Calculating and interpreting F ST in the genomics era
Listed in
This article is not in any list yet, why not save it to one of your lists.Abstract
The relative genetic distance between populations is commonly measured using the fixation index ( F ST ). Traditionally inferred from allele frequency differences, the question arises how F ST can be estimated and interpreted when analysing genomic datasets with low sample sizes. Here, we advocate an elegant solution first put forward by Hudson et al. (1992): F ST = ( D xy – π xy )/ D xy , where D xy and π xy denote mean sequence dissimilarity between and within populations, respectively. This multi-locus F ST -metric can be derived from allele frequency data, but also from sequence alignment data alone, even when sample sizes are low and/or unequal.

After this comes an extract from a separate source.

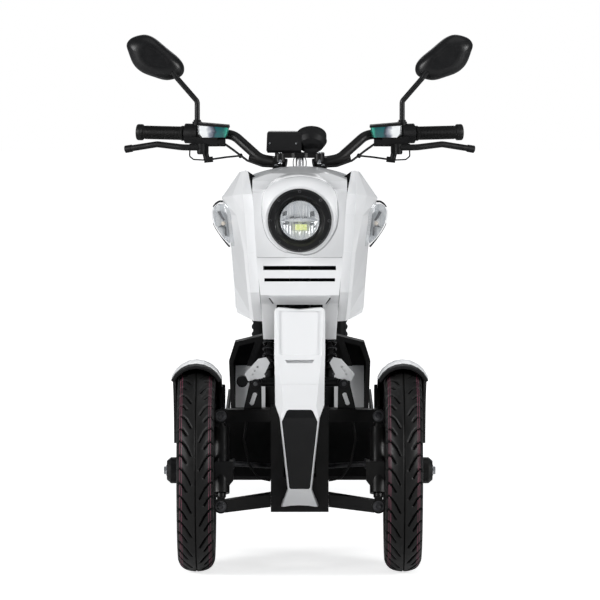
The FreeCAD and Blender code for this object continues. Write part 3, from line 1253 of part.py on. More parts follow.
def nodes():
    """Every node's name and the solids in it, laid out from the front axle."""
    fender_solid, liner_solid = fender(), fender_liner()
    knuckle_solid, rim_solid = knuckle(), front_rim()
    tyre_solid = tyre(WHEEL_X, 0.0, FRONT_TYRE_R, FRONT_TYRE_W, FRONT_TYRE_DEPTH, RIM_W / 2 - 5.0)
    shoulder_solid, control_solid = shoulder(), controls()
    holder, hugger = rear_fender()
    tie_tongue, tie_fork = tie_rod(False), tie_rod(True)
    return {
        "frame": [frame()],
        "suspension_arms": suspension_arms(),
        "uprights": both_sides(upright()),
        "shock_absorbers": shock_absorbers(),
        "tilt_lock": tilt_lock(),
        "horn": [horn()],
        "front_pillar": [front_pillar()],
        "pillar_insert": [pillar_insert()],
        "nose_shield": [nose_shield()],
        "shoulder_left": [shoulder_solid],
        "shoulder_right": [mirrored(shoulder_solid)],
        "headlight_bezel": [headlight_bezel()],
        "headlight_lens": [headlight_lens()],
        "front_signals": front_signals(),
        "leg_shield": [leg_shield()],
        "leg_panels": leg_panels(),
        "lower_fairing": [lower_fairing()],
        "floorboard": [floorboard()],
        "battery": [battery()],
        "seat_box": [seat_box()],
        "tail_lamp": [tail_lamp()],
        "rear_fender": [holder],
        "wheel_hugger": [hugger],
        "swingarm": [swingarm()],
        "grab_rail": [grab_rail()],
        "seat": [seat()],
        "steering_stem": [stem()],
        "handlebar": [handlebar()],
        "grips": grips(),
        "controls_left": [control_solid],
        "controls_right": [mirrored(control_solid)],
        "mirrors": mirrors(),
        "instrument": [instrument()],
        "knuckle_left": [knuckle_solid],
        "knuckle_right": [mirrored(knuckle_solid)],
        "fender_left": [fender_solid],
        "fender_right": [mirrored(fender_solid)],
        "fender_liner_left": [liner_solid],
        "fender_liner_right": [mirrored(liner_solid)],
        "tie_rod_left": [tie_tongue],
        "tie_rod_right": [mirrored(tie_fork)],
        "tyre_front_left": [tyre_solid],
        "tyre_front_right": [mirrored(tyre_solid)],
        "rim_front_left": [rim_solid],
        "rim_front_right": [mirrored(rim_solid)],
        "tyre_rear": [tyre(0.0, WHEELBASE, REAR_TYRE_R, REAR_TYRE_W, REAR_TYRE_DEPTH, REAR_RIM_W / 2 - 5.0)],
        "rim_rear": [rear_rim()],
    }


def export(name, solids, shift):
    shapes = []
    for shape in solids:
        for solid in shape.Solids:
            copy = solid.copy()
            copy.translate(V(0, shift, 0))
            shapes.append(copy)
    result = shapes[0] if len(shapes) == 1 else Part.makeCompound(shapes)
    result.exportStep(os.path.join("parts", name + ".step"))


LENGTH = FRONT_TYRE_R + WHEELBASE + REAR_OVERHANG
SHIFT_Y = FRONT_TYRE_R - LENGTH / 2


def main():
    os.makedirs("parts", exist_ok=True)
    for name, solids in nodes().items():
        export(name, solids, SHIFT_Y)


main()
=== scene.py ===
import json
import math

import bmesh
import bpy
import numpy as np
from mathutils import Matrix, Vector
from mathutils.bvhtree import BVHTree


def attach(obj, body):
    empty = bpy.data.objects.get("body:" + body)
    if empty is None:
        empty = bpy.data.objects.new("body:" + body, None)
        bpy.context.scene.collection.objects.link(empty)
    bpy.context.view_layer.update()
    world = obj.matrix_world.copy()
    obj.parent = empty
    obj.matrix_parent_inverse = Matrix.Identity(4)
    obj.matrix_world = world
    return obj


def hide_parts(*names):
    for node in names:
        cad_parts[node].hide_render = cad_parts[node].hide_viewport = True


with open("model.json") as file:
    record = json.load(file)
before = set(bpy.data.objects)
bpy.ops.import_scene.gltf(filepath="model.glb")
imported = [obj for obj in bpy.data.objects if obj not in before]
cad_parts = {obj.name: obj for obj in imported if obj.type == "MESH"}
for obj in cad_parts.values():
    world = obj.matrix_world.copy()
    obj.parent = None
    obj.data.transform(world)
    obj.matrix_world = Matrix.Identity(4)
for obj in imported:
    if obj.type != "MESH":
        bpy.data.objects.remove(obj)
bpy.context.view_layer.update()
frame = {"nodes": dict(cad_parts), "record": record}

# Places of the model, in millimetres
MM = 0.001
AXLE_SHIFT = 676.0
WHEELBASE = 1270.0
WHEEL_X = 228.0
AXLE_Z = 224.0
REAR_AXLE_Z = 229.0
KINGPIN_X = 174.0
RAKE = math.radians(18.0)
STEM_FOOT = (63.6, 246.0)
BAR_Y = STEM_FOOT[0] + (905.0 - STEM_FOOT[1]) * math.tan(RAKE)
LAMP_Z = 782.0

# View of the photograph, in metres and pixels
FRONT_AXLE = Vector((0.0, -AXLE_SHIFT * MM, AXLE_Z * MM))
VIEW_DISTANCE = 12.0
VIEW_ELEVATION = math.radians(7.0)
FOCAL_PIXELS = 5416.0
PICTURE_PIXELS = 600.0
AXLE_PIXEL = (299.7, 470.2)
SENSOR_MM = 36.0


def set_camera():
    """The camera stands so that the front axle falls on its pixel in the photograph."""
    data = bpy.data.cameras.new("camera")
    data.sensor_width = SENSOR_MM
    data.lens = SENSOR_MM * FOCAL_PIXELS / PICTURE_PIXELS
    data.clip_end = 60.0
    camera = bpy.data.objects.new("camera", data)
    bpy.context.scene.collection.objects.link(camera)
    back = Vector((0.0, -math.cos(VIEW_ELEVATION), math.sin(VIEW_ELEVATION)))
    camera.location = FRONT_AXLE + back * VIEW_DISTANCE
    below_centre = math.atan((AXLE_PIXEL[1] - PICTURE_PIXELS / 2) / FOCAL_PIXELS)
    beside_centre = math.atan((PICTURE_PIXELS / 2 - AXLE_PIXEL[0]) / FOCAL_PIXELS)
    camera.rotation_euler = (math.pi / 2 - VIEW_ELEVATION + below_centre, 0.0, -beside_centre)
    bpy.context.scene.camera = camera


# Node helpers


class Surface:
    """A material with its shader nodes at hand."""

    def __init__(self, name, colour, roughness, metallic=0.0):
        self.material = bpy.data.materials.new(name)
        self.material.use_nodes = True
        self.nodes = self.material.node_tree.nodes
        self.links = self.material.node_tree.links
        self.shader = self.nodes["Principled BSDF"]
        self.shader.inputs["Base Color"].default_value = (*colour, 1.0)
        self.shader.inputs["Roughness"].default_value = roughness
        self.shader.inputs["Metallic"].default_value = metallic
        self.coords = self.add("ShaderNodeTexCoord").outputs["Object"]
        self.height = None

    def add(self, kind, **settings):
        node = self.nodes.new(kind)
        for key, value in settings.items():
            setattr(node, key, value)
        return node

    def set(self, **values):
        for key, value in values.items():
            self.shader.inputs[key.replace("_", " ")].default_value = value

    def noise(self, scale, detail=3.0, stretch=(1.0, 1.0, 1.0)):
        mapping = self.add("ShaderNodeMapping")
        mapping.inputs["Scale"].default_value = stretch
        self.links.new(self.coords, mapping.inputs["Vector"])
        noise = self.add("ShaderNodeTexNoise")
        noise.inputs["Scale"].default_value = scale
        noise.inputs["Detail"].default_value = detail
        self.links.new(mapping.outputs["Vector"], noise.inputs["Vector"])
        return noise.outputs["Fac"]

    def cells(self, scale):
        cells = self.add("ShaderNodeTexVoronoi", feature="DISTANCE_TO_EDGE")
        cells.inputs["Scale"].default_value = scale
        self.links.new(self.coords, cells.inputs["Vector"])
        return cells.outputs["Distance"]

    def ramp(self, factor, low, high, start=0.0, end=1.0):
        ramp = self.add("ShaderNodeMapRange")
        for name, value in (("From Min", start), ("From Max", end), ("To Min", low), ("To Max", high)):
            ramp.inputs[name].default_value = value
        self.links.new(factor, ramp.inputs["Value"])
        return ramp.outputs["Result"]

    def compute(self, operation, *values):
        """A math node; its inputs are numbers or other nodes' outputs."""
        node = self.add("ShaderNodeMath", operation=operation)
        for socket, value in zip(node.inputs, values):
            if isinstance(value, (int, float)):
                socket.default_value = value
            else:
                self.links.new(value, socket)
        return node.outputs[0]

    def split_coords(self):
        parts = self.add("ShaderNodeSeparateXYZ")
        self.links.new(self.coords, parts.inputs[0])
        return parts.outputs

    def vary_colour(self, factor, first, second, start=0.35, end=0.65):
        mix = self.add("ShaderNodeMix", data_type="RGBA")
        mix.inputs[6].default_value = (*first, 1.0)
        mix.inputs[7].default_value = (*second, 1.0)
        self.links.new(self.ramp(factor, 0.0, 1.0, start, end), mix.inputs[0])
        self.links.new(mix.outputs[2], self.shader.inputs["Base Color"])

    def vary_roughness(self, factor, low, high):
        self.links.new(self.ramp(factor, low, high, 0.3, 0.7), self.shader.inputs["Roughness"])

    def bump(self, height, distance, strength=0.5):
        bump = self.add("ShaderNodeBump")
        bump.inputs["Distance"].default_value = distance
        bump.inputs["Strength"].default_value = strength
        self.links.new(height, bump.inputs["Height"])
        if self.height is not None:
            self.links.new(self.height, bump.inputs["Normal"])
        self.height = bump.outputs["Normal"]
        self.links.new(self.height, self.shader.inputs["Normal"])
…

As with other F ST -metrices, the numerator denotes net divergence ( D a ), which is equivalent to the f 2 -statistic and Nei’s D (for realistic estimates of D xy and π xy ). In terms of demographic inference, net divergence measures the difference in increase of D xy and π xy since the population split, owing to a reduction of coalescence times within populations as a result of genetic drift. Because different combinations of ΔD xy and Δπ xy can produce identical F ST -estimates, no universal relationship exists between F ST and population split time. Still, in case of recent population splits, when novel mutations are negligible, F ST -estimates can be accurately converted into coalescent units ( τ . i.e., split time in multiples of 2 N e ). This then allows to quantify gene tree discordance, without the need for multispecies coalescent based analyses, using the formula: P discordance = ⅔·(1 – F ST ). To facilitate the use of the Hudson F ST -metric, we implemented new utilities in the R package SambaR.